Aim =>
Please quote exactly the opening lines of the data, from the first line to the one where "-s.key_depth, PLUNGER_FOOT))" appears.

Information shown =>
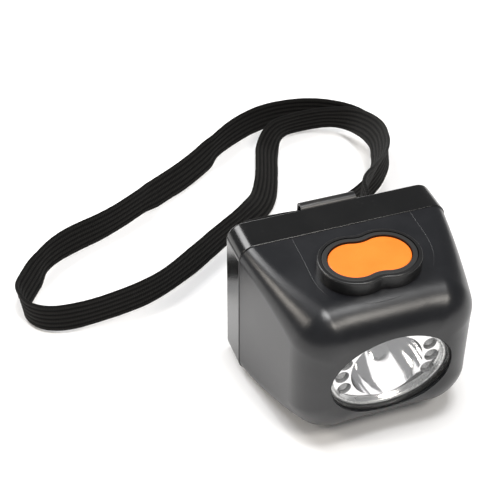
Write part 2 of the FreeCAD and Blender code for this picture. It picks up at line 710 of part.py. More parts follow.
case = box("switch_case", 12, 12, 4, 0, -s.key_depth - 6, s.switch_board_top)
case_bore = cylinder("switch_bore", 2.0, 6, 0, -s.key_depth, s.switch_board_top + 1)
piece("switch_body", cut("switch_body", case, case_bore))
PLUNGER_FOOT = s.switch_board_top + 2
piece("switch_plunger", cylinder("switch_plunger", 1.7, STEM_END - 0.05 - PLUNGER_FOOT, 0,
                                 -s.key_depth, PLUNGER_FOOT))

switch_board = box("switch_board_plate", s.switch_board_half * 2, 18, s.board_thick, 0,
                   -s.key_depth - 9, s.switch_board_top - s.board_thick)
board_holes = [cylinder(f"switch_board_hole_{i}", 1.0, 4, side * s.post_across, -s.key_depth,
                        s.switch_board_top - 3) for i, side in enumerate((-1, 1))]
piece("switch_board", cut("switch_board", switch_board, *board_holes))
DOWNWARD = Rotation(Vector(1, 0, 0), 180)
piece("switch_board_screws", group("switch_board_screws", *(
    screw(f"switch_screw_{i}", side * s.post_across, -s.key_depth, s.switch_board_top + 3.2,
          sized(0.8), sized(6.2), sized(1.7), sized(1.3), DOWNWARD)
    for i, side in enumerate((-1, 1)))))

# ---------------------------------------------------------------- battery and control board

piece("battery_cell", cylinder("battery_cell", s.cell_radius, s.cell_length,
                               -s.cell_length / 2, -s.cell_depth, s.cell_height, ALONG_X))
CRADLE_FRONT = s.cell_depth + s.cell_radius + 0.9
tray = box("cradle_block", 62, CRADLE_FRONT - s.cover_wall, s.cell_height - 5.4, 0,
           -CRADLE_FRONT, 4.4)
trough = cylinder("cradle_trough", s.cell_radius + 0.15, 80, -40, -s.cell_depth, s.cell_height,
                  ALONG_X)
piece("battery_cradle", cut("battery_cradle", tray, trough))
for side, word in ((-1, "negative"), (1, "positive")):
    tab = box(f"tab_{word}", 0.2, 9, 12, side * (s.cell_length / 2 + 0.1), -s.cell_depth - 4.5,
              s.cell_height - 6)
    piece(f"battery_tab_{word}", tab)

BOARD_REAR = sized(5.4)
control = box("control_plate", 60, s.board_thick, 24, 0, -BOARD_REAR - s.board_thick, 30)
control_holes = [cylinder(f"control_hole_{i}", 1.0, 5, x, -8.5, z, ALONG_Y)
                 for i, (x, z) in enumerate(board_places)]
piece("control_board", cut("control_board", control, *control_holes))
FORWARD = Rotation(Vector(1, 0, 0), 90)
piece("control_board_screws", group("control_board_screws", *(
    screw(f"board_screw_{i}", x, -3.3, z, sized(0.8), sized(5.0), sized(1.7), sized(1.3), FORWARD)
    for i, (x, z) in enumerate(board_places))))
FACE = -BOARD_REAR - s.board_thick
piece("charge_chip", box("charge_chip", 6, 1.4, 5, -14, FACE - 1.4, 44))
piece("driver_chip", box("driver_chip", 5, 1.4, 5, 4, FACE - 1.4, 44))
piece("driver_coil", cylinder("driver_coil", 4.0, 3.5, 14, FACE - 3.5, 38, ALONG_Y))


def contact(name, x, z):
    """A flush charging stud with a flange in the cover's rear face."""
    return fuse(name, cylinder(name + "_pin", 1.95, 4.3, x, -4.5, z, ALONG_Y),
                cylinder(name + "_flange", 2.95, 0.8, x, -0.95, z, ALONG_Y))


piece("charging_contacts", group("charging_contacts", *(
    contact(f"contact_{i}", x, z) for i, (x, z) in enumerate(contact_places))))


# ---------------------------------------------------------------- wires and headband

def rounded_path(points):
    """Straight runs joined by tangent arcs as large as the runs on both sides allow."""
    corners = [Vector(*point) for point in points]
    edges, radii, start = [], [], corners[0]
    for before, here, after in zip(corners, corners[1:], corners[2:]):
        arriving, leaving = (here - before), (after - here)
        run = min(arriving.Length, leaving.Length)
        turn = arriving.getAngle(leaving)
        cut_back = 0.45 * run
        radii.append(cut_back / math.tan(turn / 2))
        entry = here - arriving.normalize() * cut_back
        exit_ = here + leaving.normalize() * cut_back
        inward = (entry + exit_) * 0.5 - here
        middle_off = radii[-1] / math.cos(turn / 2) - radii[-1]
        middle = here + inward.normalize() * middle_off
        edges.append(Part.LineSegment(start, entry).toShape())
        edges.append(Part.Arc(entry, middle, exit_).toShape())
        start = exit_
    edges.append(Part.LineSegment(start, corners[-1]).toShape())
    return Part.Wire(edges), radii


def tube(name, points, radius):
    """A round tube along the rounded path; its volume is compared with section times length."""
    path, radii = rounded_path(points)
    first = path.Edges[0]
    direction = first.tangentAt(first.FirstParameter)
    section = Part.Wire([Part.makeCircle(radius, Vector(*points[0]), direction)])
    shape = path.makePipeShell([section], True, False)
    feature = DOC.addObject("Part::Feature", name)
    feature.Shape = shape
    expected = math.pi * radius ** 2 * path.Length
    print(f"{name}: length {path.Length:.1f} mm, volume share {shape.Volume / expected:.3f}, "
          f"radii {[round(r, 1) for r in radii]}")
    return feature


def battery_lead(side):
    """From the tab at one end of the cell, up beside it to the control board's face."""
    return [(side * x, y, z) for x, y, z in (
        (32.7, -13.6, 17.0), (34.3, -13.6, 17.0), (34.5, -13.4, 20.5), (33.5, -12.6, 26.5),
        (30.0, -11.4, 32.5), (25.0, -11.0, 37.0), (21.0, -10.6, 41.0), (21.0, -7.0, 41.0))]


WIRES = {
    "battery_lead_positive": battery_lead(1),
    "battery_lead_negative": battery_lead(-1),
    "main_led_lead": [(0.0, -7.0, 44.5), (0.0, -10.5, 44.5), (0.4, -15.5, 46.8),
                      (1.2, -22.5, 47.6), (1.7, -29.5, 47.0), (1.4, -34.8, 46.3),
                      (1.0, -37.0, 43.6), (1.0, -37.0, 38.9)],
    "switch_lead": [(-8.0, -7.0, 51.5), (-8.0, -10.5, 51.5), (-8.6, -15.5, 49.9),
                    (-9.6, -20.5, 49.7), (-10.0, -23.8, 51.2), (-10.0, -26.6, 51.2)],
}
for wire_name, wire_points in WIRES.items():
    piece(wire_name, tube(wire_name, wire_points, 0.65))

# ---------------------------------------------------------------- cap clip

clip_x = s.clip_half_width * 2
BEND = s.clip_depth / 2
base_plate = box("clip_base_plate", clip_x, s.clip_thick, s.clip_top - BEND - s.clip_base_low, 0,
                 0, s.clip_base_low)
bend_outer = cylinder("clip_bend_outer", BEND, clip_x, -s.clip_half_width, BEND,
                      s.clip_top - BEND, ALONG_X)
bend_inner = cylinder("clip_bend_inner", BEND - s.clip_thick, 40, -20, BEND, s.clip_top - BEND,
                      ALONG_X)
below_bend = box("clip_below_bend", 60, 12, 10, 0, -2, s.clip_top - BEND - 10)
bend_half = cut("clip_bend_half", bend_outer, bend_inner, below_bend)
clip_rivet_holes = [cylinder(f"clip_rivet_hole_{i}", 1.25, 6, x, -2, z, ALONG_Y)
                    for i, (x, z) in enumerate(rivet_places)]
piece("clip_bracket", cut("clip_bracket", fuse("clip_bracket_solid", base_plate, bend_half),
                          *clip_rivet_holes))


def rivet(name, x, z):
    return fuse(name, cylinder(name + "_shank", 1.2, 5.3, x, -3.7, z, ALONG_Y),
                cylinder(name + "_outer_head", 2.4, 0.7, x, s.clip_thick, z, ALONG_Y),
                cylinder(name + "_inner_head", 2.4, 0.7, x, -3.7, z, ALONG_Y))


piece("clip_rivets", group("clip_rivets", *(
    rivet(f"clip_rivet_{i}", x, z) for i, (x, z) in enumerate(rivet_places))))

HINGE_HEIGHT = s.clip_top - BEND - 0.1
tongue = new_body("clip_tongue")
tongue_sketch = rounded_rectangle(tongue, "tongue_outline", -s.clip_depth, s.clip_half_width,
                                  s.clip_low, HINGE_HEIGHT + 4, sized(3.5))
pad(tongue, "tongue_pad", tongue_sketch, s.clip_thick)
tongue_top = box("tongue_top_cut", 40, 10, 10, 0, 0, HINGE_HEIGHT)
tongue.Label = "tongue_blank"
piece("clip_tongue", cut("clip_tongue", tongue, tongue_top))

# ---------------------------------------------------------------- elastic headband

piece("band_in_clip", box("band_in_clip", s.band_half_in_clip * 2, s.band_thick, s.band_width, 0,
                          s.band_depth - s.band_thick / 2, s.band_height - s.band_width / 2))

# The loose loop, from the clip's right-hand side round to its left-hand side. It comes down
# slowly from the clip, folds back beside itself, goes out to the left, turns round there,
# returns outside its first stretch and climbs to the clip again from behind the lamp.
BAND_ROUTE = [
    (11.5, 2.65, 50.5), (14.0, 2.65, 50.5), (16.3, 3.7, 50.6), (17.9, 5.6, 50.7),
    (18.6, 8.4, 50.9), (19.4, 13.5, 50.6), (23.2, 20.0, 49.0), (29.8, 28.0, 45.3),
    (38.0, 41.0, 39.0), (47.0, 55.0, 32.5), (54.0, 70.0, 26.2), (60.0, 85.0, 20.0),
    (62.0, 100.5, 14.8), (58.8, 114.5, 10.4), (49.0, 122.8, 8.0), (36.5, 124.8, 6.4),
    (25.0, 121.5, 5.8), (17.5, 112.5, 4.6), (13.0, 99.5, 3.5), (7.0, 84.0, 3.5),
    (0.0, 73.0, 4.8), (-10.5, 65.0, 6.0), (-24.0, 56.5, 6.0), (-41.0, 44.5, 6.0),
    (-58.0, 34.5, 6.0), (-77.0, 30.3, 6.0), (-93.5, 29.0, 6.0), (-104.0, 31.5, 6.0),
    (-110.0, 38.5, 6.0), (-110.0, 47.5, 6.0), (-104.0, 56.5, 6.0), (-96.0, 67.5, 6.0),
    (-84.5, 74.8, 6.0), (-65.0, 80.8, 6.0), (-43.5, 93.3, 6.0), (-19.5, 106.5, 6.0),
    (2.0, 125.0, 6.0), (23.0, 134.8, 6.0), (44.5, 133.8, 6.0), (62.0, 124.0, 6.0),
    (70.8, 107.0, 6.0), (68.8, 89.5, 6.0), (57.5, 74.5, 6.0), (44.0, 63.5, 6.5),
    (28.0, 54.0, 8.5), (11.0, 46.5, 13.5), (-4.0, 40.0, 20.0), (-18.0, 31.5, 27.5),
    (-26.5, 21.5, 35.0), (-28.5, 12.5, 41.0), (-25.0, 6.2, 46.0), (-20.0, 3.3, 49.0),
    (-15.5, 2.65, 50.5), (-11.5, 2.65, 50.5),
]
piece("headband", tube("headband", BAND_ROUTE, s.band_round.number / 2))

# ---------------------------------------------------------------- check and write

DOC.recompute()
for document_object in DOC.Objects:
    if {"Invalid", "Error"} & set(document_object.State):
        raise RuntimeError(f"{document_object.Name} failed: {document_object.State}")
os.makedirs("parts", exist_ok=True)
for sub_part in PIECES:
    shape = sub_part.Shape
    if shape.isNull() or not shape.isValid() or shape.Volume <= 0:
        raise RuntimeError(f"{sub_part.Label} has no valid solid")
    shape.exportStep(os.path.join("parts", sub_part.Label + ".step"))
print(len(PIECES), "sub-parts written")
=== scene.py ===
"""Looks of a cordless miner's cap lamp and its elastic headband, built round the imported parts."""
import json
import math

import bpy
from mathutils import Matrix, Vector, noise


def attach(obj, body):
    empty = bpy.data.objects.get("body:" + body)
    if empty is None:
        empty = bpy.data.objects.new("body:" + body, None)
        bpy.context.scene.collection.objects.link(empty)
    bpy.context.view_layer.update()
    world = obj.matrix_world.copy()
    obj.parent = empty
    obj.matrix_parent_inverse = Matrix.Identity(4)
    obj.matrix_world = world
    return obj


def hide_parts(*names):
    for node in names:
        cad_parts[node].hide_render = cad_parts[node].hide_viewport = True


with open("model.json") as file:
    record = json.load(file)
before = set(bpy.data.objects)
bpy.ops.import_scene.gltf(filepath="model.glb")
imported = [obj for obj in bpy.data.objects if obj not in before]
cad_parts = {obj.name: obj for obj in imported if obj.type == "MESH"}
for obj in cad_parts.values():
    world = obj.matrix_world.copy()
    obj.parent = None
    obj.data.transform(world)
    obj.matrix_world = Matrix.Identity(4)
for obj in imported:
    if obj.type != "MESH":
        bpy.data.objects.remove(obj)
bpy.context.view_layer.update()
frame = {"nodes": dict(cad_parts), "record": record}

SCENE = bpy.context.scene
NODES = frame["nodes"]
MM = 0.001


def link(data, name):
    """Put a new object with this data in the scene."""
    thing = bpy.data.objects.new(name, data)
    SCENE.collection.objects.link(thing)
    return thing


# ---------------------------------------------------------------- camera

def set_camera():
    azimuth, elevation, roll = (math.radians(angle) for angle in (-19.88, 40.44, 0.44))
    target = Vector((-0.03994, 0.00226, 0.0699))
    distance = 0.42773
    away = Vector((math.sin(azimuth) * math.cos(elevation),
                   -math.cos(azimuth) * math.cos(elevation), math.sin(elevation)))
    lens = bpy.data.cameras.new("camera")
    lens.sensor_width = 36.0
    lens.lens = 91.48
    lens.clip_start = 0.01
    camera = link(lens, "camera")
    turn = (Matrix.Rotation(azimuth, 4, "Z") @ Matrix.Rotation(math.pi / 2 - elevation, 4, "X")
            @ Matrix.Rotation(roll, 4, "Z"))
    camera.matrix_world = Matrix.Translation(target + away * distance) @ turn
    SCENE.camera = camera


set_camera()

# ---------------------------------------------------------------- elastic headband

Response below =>
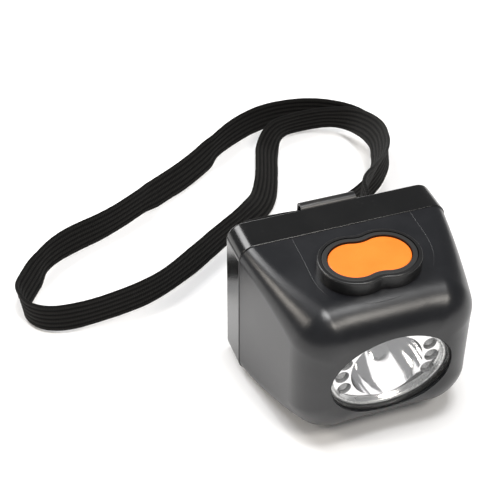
Write part 2 of the FreeCAD and Blender code for this picture. It picks up at line 710 of part.py. More parts follow.
case = box("switch_case", 12, 12, 4, 0, -s.key_depth - 6, s.switch_board_top)
case_bore = cylinder("switch_bore", 2.0, 6, 0, -s.key_depth, s.switch_board_top + 1)
piece("switch_body", cut("switch_body", case, case_bore))
PLUNGER_FOOT = s.switch_board_top + 2
piece("switch_plunger", cylinder("switch_plunger", 1.7, STEM_END - 0.05 - PLUNGER_FOOT, 0,
                                 -s.key_depth, PLUNGER_FOOT))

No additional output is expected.